Consumer Financial Protection Bureau Launches Rules To Protect Mortgage Holders
The Consumer Financial Protection Agency unveiled new regulations on Friday that would help shield consumers against foreclosures or sudden hikes in mortgage interest rates.
The watchdog agency, created as part of the Dodd-Frank financial reform legislation, is building on proposals it issued in April for rules seeking more accountability and responsiveness from mortgage servicers.
"Millions of homeowners are struggling to pay their mortgages, often through no fault of their own," Consumer Financial Protection Bureau Director Richard Cordray said in a statement. "These proposed rules would offer consumers basic protections and put the 'service' back into mortgage servicing. The goal is to prevent mortgage servicers from giving their customers unwelcome surprises and runarounds."
One set of regulations would require mortgage servicers to do a better job of informing consumers. That would include clear monthly statements, warning people before raising the interest rate on adjustable-rate mortgages, and offering struggling homeowners guidance on how they can avoid foreclosure.

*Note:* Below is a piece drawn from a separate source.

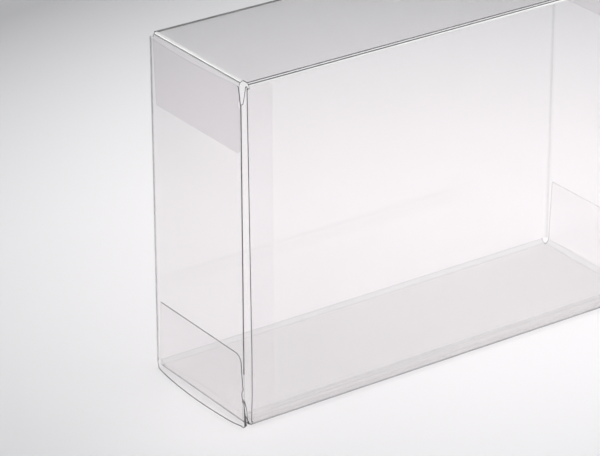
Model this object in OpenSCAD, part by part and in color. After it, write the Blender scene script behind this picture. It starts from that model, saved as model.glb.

That would include giving homeowners who are lagging behind in their payments the opportunity to pursue alternate ways to avoid losing their homes. Only if they have exhausted those options, declined to exercise them, or do not qualify, would mortgage holders be eligible for foreclosure.
The second set of rules addresses how mortgage servicers handle their accounts, seeking to ensure that errors are corrected swiftly and providing more access to documents and employees.
After the housing market collapsed, many mortgage servicers began trying to slash through a backlog of mortgages by relying on shoddy practices -- such as "robo-signing," in which employees churned through thousands of documents and affidavits without reviewing them -- that often resulted in homes being foreclosed on even when crucial documentation was missing or inaccurate.
Revelations of such unscrupulous practices resulted in 49 state attorneys general bringing a massive legal action against several large banks, ultimately extracting a $26 billion settlement. The new rules would try to prevent that scenario from recurring.
There is now a 60-day public comment period, after which the bureau will begin reviewing the proposed rules before announcing them in their final form in January 2013.
The creation of the Consumer Financial Protection Bureau has sparked a backlash from Republicans, who argue the agency has unchecked power and will stymie economic growth with burdensome regulations. Presumptive Republican nominee Mitt Romney has vowed to roll back regulations contained in the Dodd-Frank legislation and has called the Consumer Financial Protection Bureau potentially the "most powerful and unaccountable bureaucracy in the history of our nation."